Tips on prenatal skin care

By Dr. Courtney Manser, Family Physician on December 16, 2013

We all hope for that pregnancy ‘glow’ that leaves our skin looking fresh and radiant. The reality of stretch marks, dark patches, red spots, dry, itchy skin and a face full of pimples leave many pregnant women feeling far from glowing. Find out what causes these common pregnancy induced skin conditions and what you can do about it.

Stretch Marks

We all hope to leave pregnancy free of them, but most of us are not so lucky. As your belly, breasts, buttocks and thighs stretch to accommodate the extra weight, your skin must stretch with it. Often times these purple marks will appear after a fast growth phase. Avoiding rapid weight gain through a well balanced diet and physical activity will help to minimize your risk. “Using a daily moisturizer may help prevent stretch marks from coming on,” says Dr. R. Mahler, dermatologist. After delivery, the marks will begin to fade to a pale colour and some may even become unnoticeable.

Acne

Early on in pregnancy, hormone levels rise, which leads to an increase in production of a natural skin oil called sebum. This, in turn, causes blocked pores, which are responsible for acne. First trimester breakouts are extremely common and hard to treat as many of the usual acne medications are off limits in pregnancy. “Topical tretinoids, oral tetracycline antibiotics, and hormone therapy such as the birth control pill should be avoided while pregnant,” says Dr. Mahler. “Luckily, topical benzyl peroxide with or without the addition of a topical antibiotic is a possible treatment option while pregnant. Speak with your physician before starting anything yourself.”

Pregnancy mask (Chloasma)

If you are a sun-worshipper, this unfortunate side effect of pregnancy should be on your radar. Melanin, which is responsible for dark pigmentation in skin, is stimulated by elevated hormone levels in pregnancy. When your skin is exposed to sunlight, dark patches can appear all over your body, especially your face. This ‘mask’ often lightens after pregnancy but may not go away completely. The same mechanism may cause a line from your pubic bone to your belly button called the linea nigra. “The best way to avoid this is frequent application of sunscreen with an SPF of 30 or greater when outdoors,” says Dr. Mahler. “If the facial discolouration is not gone a few months after delivery, speak to your physician about treatment options. They may recommend a bleaching cream or a topical tretinoid.”

Dry, itchy skin

Mild rashes and increased sensitivity of the skin can be quite normal in pregnancy, especially in areas that are stretching the most such as the abdomen. Pruritic urticarial papules and plaques of pregnancy (PUPPP) is a common disorder in pregnancy. A rash begins around the belly button and spreads out, causing intense itching. PUPPP is not harmful to Mom or Baby, but can be extremely irritating and may require a prescription steroid cream if the itch gets bad enough. “Although itchiness in pregnancy can be normal, see your physician if it become severe,” advises Dr. Mahler. “In rare instances, intense itching, especially of the hands and feet, late in pregnancy can be a sign of cholestasis of pregnancy. If untreated, it can be dangerous to both you and your baby.”

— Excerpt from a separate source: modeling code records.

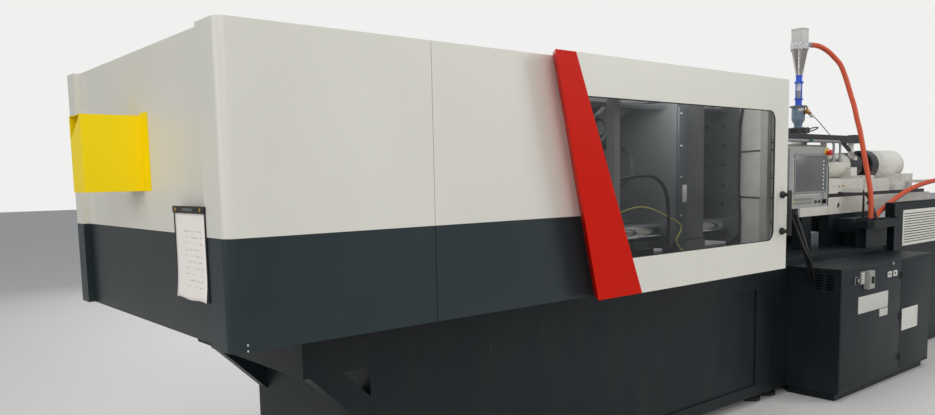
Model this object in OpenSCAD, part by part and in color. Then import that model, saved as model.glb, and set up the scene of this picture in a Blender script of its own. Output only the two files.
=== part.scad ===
// Injection moulding machine: toggle clamp on the left, injection unit on the right.
// +X runs from the clamp end to the injection end, +Y to the rear, +Z up.
// The origin is on the floor under the middle of the machine's box.
// Stations along the machine are measured from the clamp end face,
// and heights marked "over the guard" from the guard's lower edge.

/* [Layout] */
// Clamp end face to the end of the injection base
machine_len = 8400; // [8300:10:8600]
// Height of the guard's lower edge over the floor
guard_z = 1100; // [1050:5:1150]
// Height of the machine's axis over the guard's lower edge
axis_up = 675; // [660:1:690]

/* [Guard covers] */
// Width over the side covers
guard_w = 1958; // [1940:2:1980]
// Height of the guard
guard_h = 1200; // [1190:1:1215]
// Thickness of the cover sheet
sheet = 3; // [2:0.5:4]
// Outer radius of the covers' rounded corners
corner_r = 40; // [30:1:50]
// Height of the dark lower covers
dark_h = 418; // [380:1:450]
// Width of the front cover's return on the end face
return_front = 180; // [150:1:200]
// Width of the rear cover's return on the end face
return_rear = 150; // [120:1:180]
// Depth of the end panel behind the returns
end_recess = 32; // [20:1:45]
// Station of the seam between the two side covers
seam_x = 927; // [850:1:1000]
// Gap at seams
seam_gap = 3; // [2:0.5:5]
// Width of the lips folded round each cover
lip = 20; // [15:1:22]
// Station where the side covers end, behind the gate
cover_end_x = 2260; // [2230:5:2290]
// Drop of the covers' upper edge below the gate's upper edge
cover_drop = 9; // [8:0.5:12]

/* [Gate] */
// Station of the gate's right end
gate_end_x = 3697; // [3680:1:3710]
// How far the gate stands out from the covers
gate_stand = 99; // [90:1:110]
// Clearance between the gate and the covers
gate_clear = 4; // [3:0.5:6]
// Station of the slanted band's left edge at the top
band_x_top = 1567; // [1540:1:1600]
// Station of the slanted band's left edge at the bottom
band_x_low = 1861; // [1830:1:1890]
// Width of the slanted band at the top
band_w_top = 140; // [120:1:160]
// Width of the slanted band at the bottom
band_w_low = 347; // [320:1:370]
// How far the band's return runs back along the machine
band_back = 78; // [60:1:90]
// Height of the window's lower edge over the guard
win_low = 190; // [170:1:210]
// Height of the window's upper edge over the guard
win_high = 1000; // [980:1:1020]
// Station of the window's right edge
win_end_x = 3540; // [3520:1:3560]
// Radius of the window's corners
win_r = 65; // [50:1:80]
// Thickness of the window pane
pane_t = 8; // [5:1:12]
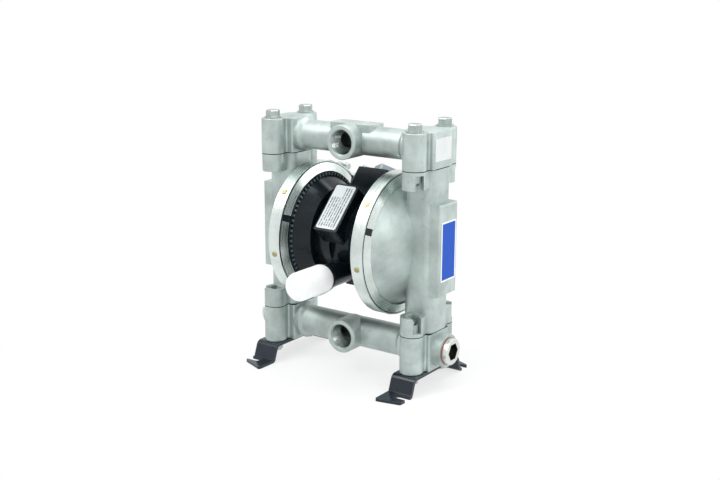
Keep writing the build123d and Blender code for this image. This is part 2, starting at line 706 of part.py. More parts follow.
# ============================================================ centre housing
inlet_face = radial_plane(0, inlet_angle, inlet_block_rise)
valve_screw_places = [
    (x, end * valve_screw_spacing_z / 2)
    for x in (-valve_screw_spacing_x, 0, valve_screw_spacing_x)
    for end in (-1, 1)
]
with BuildPart() as centre_housing:
    with BuildSketch(across_shaft(-hub_half_length)):
        Circle(hub_radius)
    extrude(amount=2 * hub_half_length)
    with BuildSketch(radial_plane(0, inlet_angle, 0)):
        RectangleRounded(2 * inlet_block_half_x, 2 * inlet_block_half_width, inlet_block_corner)
    extrude(amount=inlet_block_rise)
    with BuildSketch(radial_plane(0, plate_angle, 0)):
        RectangleRounded(plaque_width, plaque_length, 2)
    extrude(amount=plaque_rise)
    with BuildSketch(facing_back(0, 0, valve_z)):
        RectangleRounded(valve_block_width, valve_block_height, valve_cover_corner)
    extrude(amount=valve_block_y)
    with BuildSketch(facing_front(0, 0, exhaust_z)):
        Circle(exhaust_boss_radius)
    extrude(amount=-exhaust_boss_y)
    with BuildSketch(Plane.XY.offset(shaft_z - base_lug_drop)):
        RectangleRounded(base_lug_length, base_lug_width, 3)
    extrude(amount=base_lug_drop)
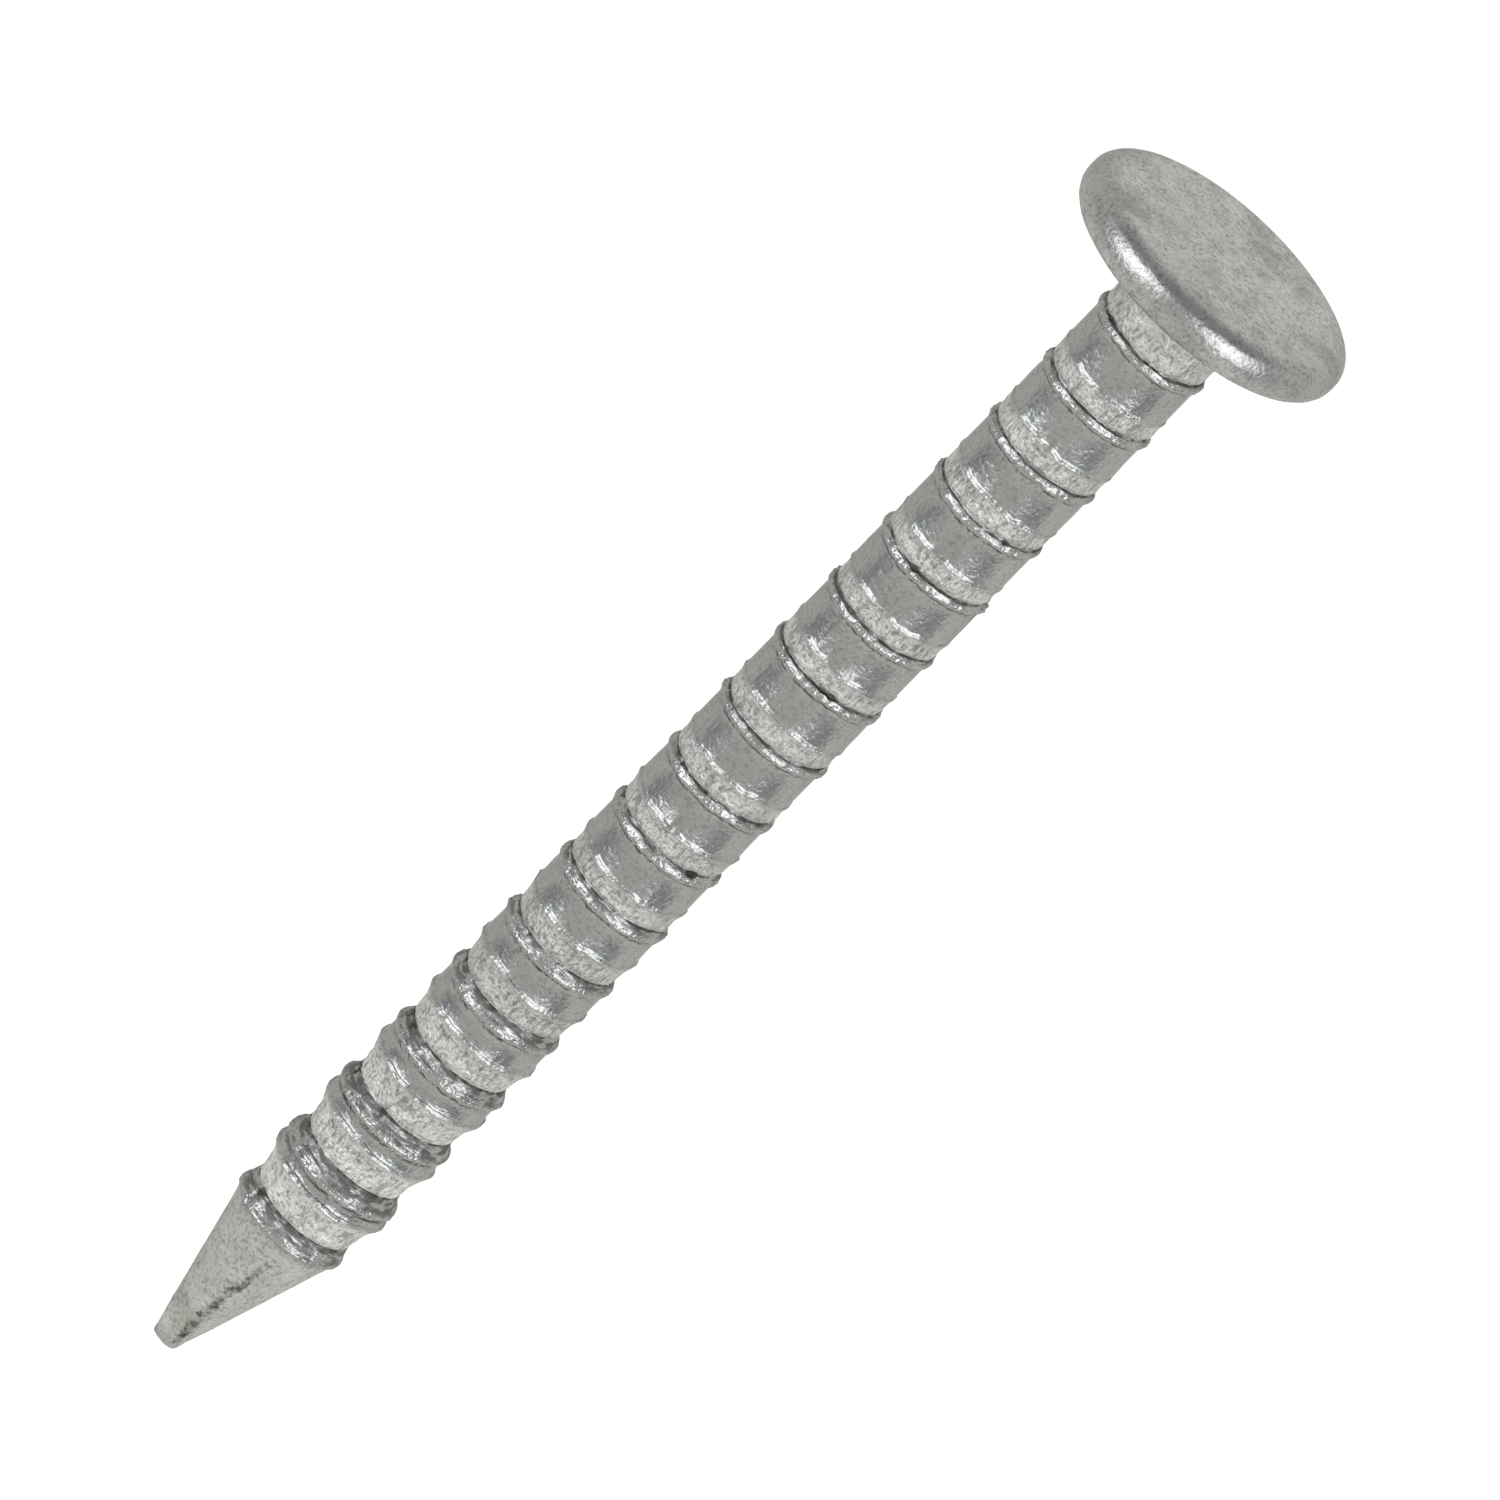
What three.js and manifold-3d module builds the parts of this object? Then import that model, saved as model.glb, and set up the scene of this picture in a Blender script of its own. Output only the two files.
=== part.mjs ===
// Ring-shank nail with a hot-dip zinc coat. Lengths are in millimetres.
// The nail is one piece of wire: the head is forged on one end, the other end is pinched to
// a four-sided point, rings are rolled into the shank, and the whole nail is dipped in zinc.
// +Z runs up the nail's axis. The origin is on the axis, level with the head's underside,
// so the head is above it and the shank hangs below it with the point down.

import * as THREE from "three";
import { mergeVertices } from "three/addons/utils/BufferGeometryUtils.js";
import Module from "manifold-3d";

// Shank: sizes of the wire and its coat.
const LENGTH = 31.75; // from the head's underside to the end of the point
const WIRE_DIAMETER = 2.51; // bare wire
const ZINC_THICKNESS = 0.045; // coat on the wire, each side

// Head: sizes over the coat.
const HEAD_DIAMETER = 6.55;
const HEAD_THICKNESS = 0.95;
const RIM_RADIUS = 0.42; // rounding of the rim's upper and lower edge
const NECK_FILLET = 0.2; // fillet between the shank and the head's underside

// Point: a cone with four flats pressed into it.
const POINT_LENGTH = 3.68;
const TIP_DIAMETER = 0.6; // the blunt end of the cone
const TIP_ACROSS_FLATS = 0.4;
const TIP_ROUNDING = 0.1; // rounding of the blunt end's edge
const POINT_FLATS = 4;

// Rings: each ring is a land whose head-side end stands up as a lip and drops over a shoulder
// into a groove, which rises again to the next land. The roll bites deepest near the point,
// where the lands are short and each land's first edge stands as high as its lip.
const RING_PITCH = 1.645;
const FIRST_SHOULDER = 0.34; // from the base of the point to the first shoulder, before crowding
const PLAIN_NECK = 1.2; // the least plain shank between the last shoulder and the head
const CROWDING = 0.25; // the most that rings lie closer to the point than even spacing
const CROWDED_RING = 1.5; // where the crowding is greatest, in rings from the first
const CROWDED_REACH = 3; // rings over which the crowding fades on each side of it
const ROLL_FADE = 5; // rings over which the shape near the point gives way to the other
const LAND_LENGTH = { point: 0.4, head: 1.1 };
const LAND_RISE = { point: 0.06, head: 0.01 }; // the land above the plain shank
const EDGE_RISE = { point: 0.13, head: 0.015 }; // the land's first edge above the plain shank
const FIRST_LIP_RISE = 0.04; // the first ring's lip above the plain shank
const LIP_RISE = 0.05; // every other lip above its land
const LIP_LENGTH = 0.2; // from the lip's foot on the land to its top
const GROOVE_DEPTH = { point: 0.09, head: 0.01 }; // the groove below the plain shank
const SHOULDER_RUN = { point: 0.38, head: 0.09 }; // length of the drop from lip to groove
const GROOVE_HOLLOW = 0.55; // how far the groove's rise sags below a straight line

// Fineness of the facets.
const ROUND_SEGMENTS = 40;
const ARC_SEGMENTS = 5;

const shankRadius = WIRE_DIAMETER / 2 + ZINC_THICKNESS;
const headRadius = HEAD_DIAMETER / 2;
const pointBase = -LENGTH + POINT_LENGTH;
// Two rim roundings fit within the head's thickness with a narrow straight band between them.
const rimRadius = Math.min(RIM_RADIUS, 0.48 * HEAD_THICKNESS);

// A ring's value of a size that changes along the shank; ring 0 is nearest the point.
function alongShank(size, ring) {
  const nearPoint = Math.exp(-((ring / ROLL_FADE) ** 2));
  return size.head + (size.point - size.head) * nearPoint;
}

// The height of a ring's shoulder.
function shoulderHeight(ring) {
  const crowding = CROWDING * Math.exp(-(((ring - CROWDED_RING) / CROWDED_REACH) ** 2));
  return pointBase + FIRST_SHOULDER + ring * RING_PITCH - crowding;
}

// Points of an arc in the profile's plane, from one angle to another, as (radius, height).
function arc(centreRadius, centreHeight, radius, fromAngle, toAngle) {
  const points = [];
  for (let step = 0; step <= ARC_SEGMENTS; step++) {
    const angle = fromAngle + ((toAngle - fromAngle) * step) / ARC_SEGMENTS;
    points.push(
      new THREE.Vector2(
        centreRadius + radius * Math.cos(angle),
        centreHeight + radius * Math.sin(angle),
      ),
    );
  }
  return points;
}

// The blunt end, then the cone's foot; its slope ends where the first ring starts.
function pointProfile() {
  const tipRadius = TIP_DIAMETER / 2;
  const rounding = Math.min(TIP_ROUNDING, 0.5 * tipRadius);
  return [
    new THREE.Vector2(0, -LENGTH),
    ...arc(tipRadius - rounding, -LENGTH + rounding, rounding, -Math.PI / 2, 0),
    new THREE.Vector2(shankRadius, pointBase),
  ];
}

// The rings from the point to the neck, as many as the shank has room for. The first ring has
// only its lip, because its land is the base of the point.
function ringProfile() {
  const room = LENGTH - POINT_LENGTH - FIRST_SHOULDER - PLAIN_NECK;
  const ringCount = Math.floor(room / RING_PITCH) + 1;
  const points = [];
  for (let ring = 0; ring < ringCount; ring++) {
    const first = ring === 0;
    const last = ring === ringCount - 1;
    const shoulder = shoulderHeight(ring);
    const land = shankRadius + alongShank(LAND_RISE, ring);
    const lip = first ? shankRadius + FIRST_LIP_RISE : land + LIP_RISE;
    const groove = shankRadius - alongShank(GROOVE_DEPTH, ring);
    const grooveStart = shoulder + alongShank(SHOULDER_RUN, ring);
    const nextEdge = last ? shankRadius : shankRadius + alongShank(EDGE_RISE, ring + 1);
    const grooveEnd = shoulderHeight(ring + 1) - alongShank(LAND_LENGTH, ring + 1);
    const middle = (grooveStart + grooveEnd) / 2;
    const sag = (GROOVE_HOLLOW * (nextEdge - groove)) / 2;
    if (!first) {
      points.push(new THREE.Vector2(land, shoulder - LIP_LENGTH));
    }
    points.push(new THREE.Vector2(lip, shoulder));
    points.push(new THREE.Vector2(groove, grooveStart));
    points.push(new THREE.Vector2((groove + nextEdge) / 2 - sag, middle));
    points.push(new THREE.Vector2(nextEdge, grooveEnd));
  }
  return points;
}

// The neck's fillet, the head's flat underside, its rounded rim and its flat top.
function headProfile() {
  const rimCentre = headRadius - rimRadius;
  return [
    ...arc(shankRadius + NECK_FILLET, -NECK_FILLET, NECK_FILLET, Math.PI, Math.PI / 2),
    ...arc(rimCentre, rimRadius, rimRadius, -Math.PI / 2, 0),
    ...arc(rimCentre, HEAD_THICKNESS - rimRadius, rimRadius, 0, Math.PI / 2),
    new THREE.Vector2(0, HEAD_THICKNESS),
  ];
}

// The wire with its head, rings and conical point, revolved about the axis.
function blankGeometry() {
  const profile = [...pointProfile(), ...ringProfile(), ...headProfile()];
  const blank = new THREE.LatheGeometry(profile, ROUND_SEGMENTS);
  return blank.rotateX(Math.PI / 2);
}

// A die block whose inner face is one flat of the point. The face runs from half the width
// across flats, at the end of the point, out to the shank's surface at the base of the point.
function dieGeometry(flat) {
  const tipDistance = TIP_ACROSS_FLATS / 2;
  const slope = Math.atan((shankRadius - tipDistance) / POINT_LENGTH);
  const overrun = TIP_DIAMETER; // how far the die reaches past the end of the point
  const faceLength = POINT_LENGTH / Math.cos(slope);
  const width = 4 * shankRadius;
  const die = new THREE.BoxGeometry(width, width, faceLength + overrun);
  die.translate(width / 2, 0, -(faceLength + overrun) / 2);
  die.rotateY(slope);
  die.translate(shankRadius, 0, pointBase);
  return die.rotateZ((flat * 2 * Math.PI) / POINT_FLATS);
}

const wasm = await Module();
wasm.setup();

// A closed geometry as a solid that can be cut.
function toSolid(geometry) {
  geometry.deleteAttribute("normal");
  geometry.deleteAttribute("uv");
  const merged = mergeVertices(geometry);
  return new wasm.Manifold(
    new wasm.Mesh({
      numProp: 3,
      vertProperties: merged.getAttribute("position").array,
      triVerts: new Uint32Array(merged.getIndex().array),
    }),
  );
}

// A solid as a geometry that can be drawn.
function toGeometry(solid) {
  const mesh = solid.getMesh();
  const geometry = new THREE.BufferGeometry();
  geometry.setAttribute("position", new THREE.BufferAttribute(mesh.vertProperties, mesh.numProp));
  geometry.setIndex(new THREE.BufferAttribute(mesh.triVerts, 1));
  geometry.computeVertexNormals();
  return geometry;
}

function nailGeometry() {
  let solid = toSolid(blankGeometry());
  for (let flat = 0; flat < POINT_FLATS; flat++) {
    solid = solid.subtract(toSolid(dieGeometry(flat)));
  }
  return toGeometry(solid);
}

const galvanisedSteel = new THREE.MeshStandardMaterial({
  color: 0x9b9c97,
  roughness: 0.45,
  metalness: 0.85,
});

const nail = new THREE.Mesh(nailGeometry(), galvanisedSteel);
nail.name = "nail";

const part = new THREE.Group();
part.add(nail);

export default part;
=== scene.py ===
"""Looks of a hot-dip galvanised ring-shank nail, built round its CAD frame.

The CAD nail gives every size that matters: the head, the shank, the point and the place of
each ring. This script reads those from the frame and makes the surface that the real nail
has: rolled rings with ragged edges, rough grooves, smooth lands, a pinched point, a rounded
rim and the lumps, grime and mottling of the zinc coat. Shade is painted into the colour as
well: dark in the crevices under the shoulders, in the pockets and in the pits of the relief.
"""

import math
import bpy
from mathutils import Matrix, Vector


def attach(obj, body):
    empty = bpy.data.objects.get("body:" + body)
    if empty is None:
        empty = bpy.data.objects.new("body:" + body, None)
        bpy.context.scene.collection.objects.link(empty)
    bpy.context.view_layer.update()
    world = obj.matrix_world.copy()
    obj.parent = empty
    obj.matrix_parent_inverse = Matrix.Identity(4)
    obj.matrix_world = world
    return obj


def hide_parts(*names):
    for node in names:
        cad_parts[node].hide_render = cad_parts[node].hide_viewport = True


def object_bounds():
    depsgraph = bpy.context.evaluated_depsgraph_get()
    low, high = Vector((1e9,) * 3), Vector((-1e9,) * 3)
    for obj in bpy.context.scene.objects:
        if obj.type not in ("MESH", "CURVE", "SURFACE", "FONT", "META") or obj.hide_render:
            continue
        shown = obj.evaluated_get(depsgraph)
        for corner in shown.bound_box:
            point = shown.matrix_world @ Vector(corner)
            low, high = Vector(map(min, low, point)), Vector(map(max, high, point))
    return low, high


bl_info = {
    "name": "Galvanised Ring-Shank Nail",
    "version": (1, 0, 0),
    "blender": (4, 5, 0),
    "location": "3D View > Sidebar > Nail",
    "description": "Builds the surface, finish and studio of a galvanised ring-shank nail",
    "category": "Object",
}

from types import SimpleNamespace

import bpy
import numpy as np
from bpy.props import FloatProperty, FloatVectorProperty, IntProperty, PointerProperty
from mathutils import Matrix, Vector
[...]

Spider nevi, spider veins and varicose veins

As estrogen levels rise, red, spider-like markings may start to appear, especially on your face, neck and chest. These are called spider nevi. They are caused by dilated blood vessels close to the skin and will seem to disappear when you put pressure on their centre. They’re not harmful, and luckily they do go away after delivery. They should not be confused with spider veins, however, which unfortunately are chronic. Spider veins usually appear on the lower extremities and  are caused by blood pooling from veins with poor flow. Varicose veins are just a larger version of spider veins. “There are excellent treatments for spider veins and varicose veins; however, they generally come at a cost. Wearing compression stockings during pregnancy will help with any discomfort you have from them, and may help prevent their onset,” says Dr. Mahler. Always speak to your physician before starting any medication, even if it’s topical. Remember, skin blunders during pregnancy are common so you’re not alone! If you follow this advice, you’ll get your glow back soon enough.